A dear family member gave me a beautiful deep-dish pie plate that I like to use. It bakes a mean blueberry pie. But I tried making a sausage pie in it once and the recipe didn’t make enough filling to fill the dish. It was just over halfway full, so doubling the recipe wouldn’t work. Recipe calls for 3 eggs, so I couldn’t make 1-1/2 times the recipe, either. Eggs are funny that way – they tend to limit what you can do with a recipe proportionally. Talk about a domain restriction.
With my brow furrowed, I got out the recipe (I’ve made this so long I don’t even look anymore) and studied the eggs, milk, and cream cheese mixture since that’s the heart of the filling contents. Couple of mumblings and some air math with fingers, and Eureka!
Look at the list of ingredients. The eggs, milk, and cream cheese are all identified as 3’s
3 eggs
3/4 cup of milk
3 ounces of cream cheese
Well, isn’t that convenient.
The revised Texas Essential Knowledge and Skills for Math, Grade 4 includes a nifty way to think about fractions.
4(3) Number and operations. The student applies mathematical process standards to represent and generate fractions to solve problems. The student is expected to:
(A) represent a fraction a/b as a sum of fractions 1/b, where a and b are whole numbers and b > 0, including when a > b.

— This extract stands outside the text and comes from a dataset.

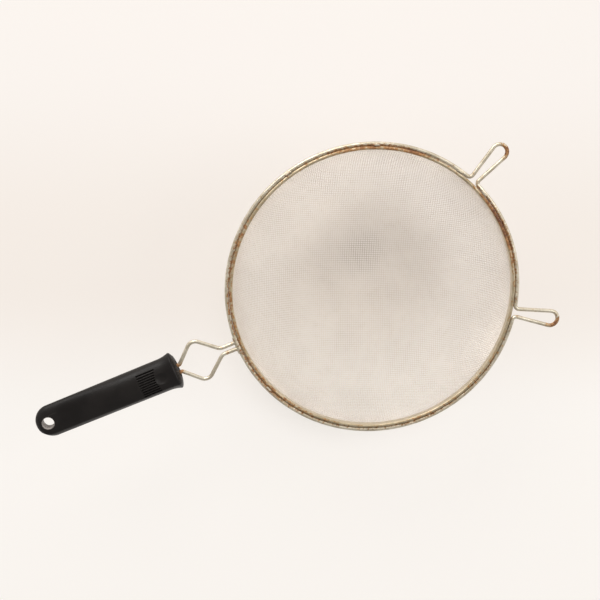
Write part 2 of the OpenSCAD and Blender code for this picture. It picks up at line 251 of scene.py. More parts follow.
def wire_path():
    ear_half, neck_half = foot_half(EAR_SPREAD, EAR_OFFSET), foot_half(0, NECK_PITCH / 2)
    leg = leg_path()
    path = turned(mirrored(leg), 180)
    path += ring_path(180 - neck_half, EAR_ANGLES[0] + ear_half)
    path += turned(ear_path(), EAR_ANGLES[0])
    path += ring_path(EAR_ANGLES[0] - ear_half, EAR_ANGLES[1] + ear_half)
    path += turned(ear_path(), EAR_ANGLES[1])
    path += ring_path(EAR_ANGLES[1] - ear_half, neck_half - 180)
    return path + turned(leg, 180)


def filled_in(path, reach):
    """The same route with points added on its long straight stretches."""
    out = [path[0]]
    for p, q in zip(path, path[1:]):
        n = max(1, int(math.hypot(q[0] - p[0], q[1] - p[1]) / reach))
        for i in range(1, n + 1):
            t = i / n
            out.append((lerp(p[0], q[0], t), lerp(p[1], q[1], t), lerp(p[2], q[2], t) if n == 1 else
                        (p[2] if t < 1 else q[2])))
    return out


# Woven cloth
R_FLAT = BOTTOM_R - MESH_T / 2          # radii of the middle of the cloth
R_SIDE = SHOULDER_R - MESH_T / 2
S_BLEND = R_FLAT * (math.pi / 2 - BLEND)
S_WALL = S_BLEND + R_SIDE * BLEND
S_TOP = S_WALL + MESH_TOP - SHOULDER_Z


def profile(s):
    """Radius, height and outward normal (radial, vertical) of the cloth at a distance from its pole."""
    a = s / R_FLAT
    b = BLEND - (s - S_BLEND) / R_SIDE
    flat, side = s <= S_BLEND, (s > S_BLEND) & (s <= S_WALL)
    r = np.where(flat, R_FLAT * np.sin(a),
                 np.where(side, SHOULDER_C + R_SIDE * np.cos(b), SHOULDER_C + R_SIDE))
    z = np.where(flat, BOWL_BOTTOM + BOTTOM_R - R_FLAT * np.cos(a),
                 np.where(side, SHOULDER_Z - R_SIDE * np.sin(b), SHOULDER_Z + s - S_WALL))
    nr = np.where(flat, np.sin(a), np.where(side, np.cos(b), 1.0))
    nz = np.where(flat, -np.cos(a), np.where(side, -np.sin(b), 0.0))
    return r, z, nr, nz


def on_bowl(u, v):
    """Point and normal of the cloth at flat coordinates, whose length is the distance from the pole."""
    s = np.maximum(np.hypot(u, v), 1e-9)
    r, z, nr, nz = profile(s)
    cu, cv = u / s, v / s
    return (np.stack([r * cu, r * cv, z], -1), np.stack([nr * cu, nr * cv, nz], -1))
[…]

In the kitchen, 4.3A looks like this. 3/4 cup of milk is really 1/4 + 1/4 + 1/4. Or another way to think about it is that it’s 3, 1/4-cups of milk. Once I had that epiphany (yes, I can be smarter than a 4th grader at times) then I saw the magic combination — 3 eggs, 3 quarter-cups of milk, and 3 ounces of cream cheese. Employing my sharp sense of logical reasoning, I supposed that if I scaled this combination up to a multiple of 5 — 5 eggs, 5 quarter-cups of milk, and 5 ounces of cream cheese — that I would have enough filling to nicely fill the pie plate.
Lo and behold, that’s just what happened.

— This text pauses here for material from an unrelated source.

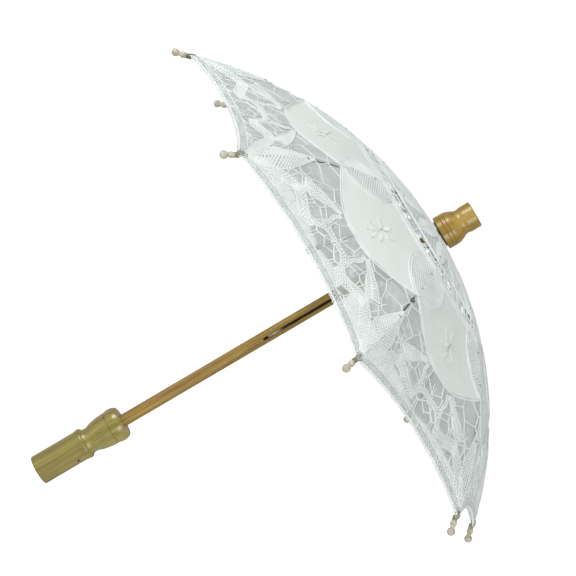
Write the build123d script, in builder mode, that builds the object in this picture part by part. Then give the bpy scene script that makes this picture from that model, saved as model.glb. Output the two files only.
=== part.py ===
from build123d import *
from math import asin, cos, degrees, hypot, radians, sin, sqrt
import os

# A small lace parasol, standing upright on its handle and open.
# Millimetres. +Z runs up the shaft to the finial, the origin is the centre of the handle's flat bottom.
# The front, where the catch stands out of the shaft, faces -Y. Rib 1 is over the catch.

# ---- driving dimensions ----------------------------------------------------
rib_count = 8
rib_step = 360 / rib_count
front_angle = -90

shaft_r = 3.9
shaft_bottom_z = 12.0
shaft_top_z = 296.0

handle_height = 59.6
handle_grip_r = 9.3
handle_shoulder_r = 9.8
handle_cove_r = 7.9
handle_bell_r = 10.3
handle_bead_r = 10.8
handle_swell_r = 9.9
handle_end_r = 8.9
handle_edge = 0.8
handle_grip_top_z = 29.0
handle_shoulder_z = 32.4
handle_cove_z = 37.2
handle_swell_z = 45.4
handle_groove_z = 51.4
handle_bead_z = 55.2
incision = 0.35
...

Mathematics Content and (gasp!) Process
My point in sharing this story is this. Our revised math TEKS certainly aren’t perfect. But the way that the elementary grades develop fractions is truly revolutionary. Until I studied the idea of a fraction as “a” parts of “1/b,” I never really understood how the numerator (the number of parts) and denominator (the size, or denomination, of each part) related to each other. Throw in a math process or two and I solved a vexing problem without using any sort of standard algorithm. I was able to recognize a pattern and then scale it up mentally.
And speaking of process…the pie was, indeed, delicious.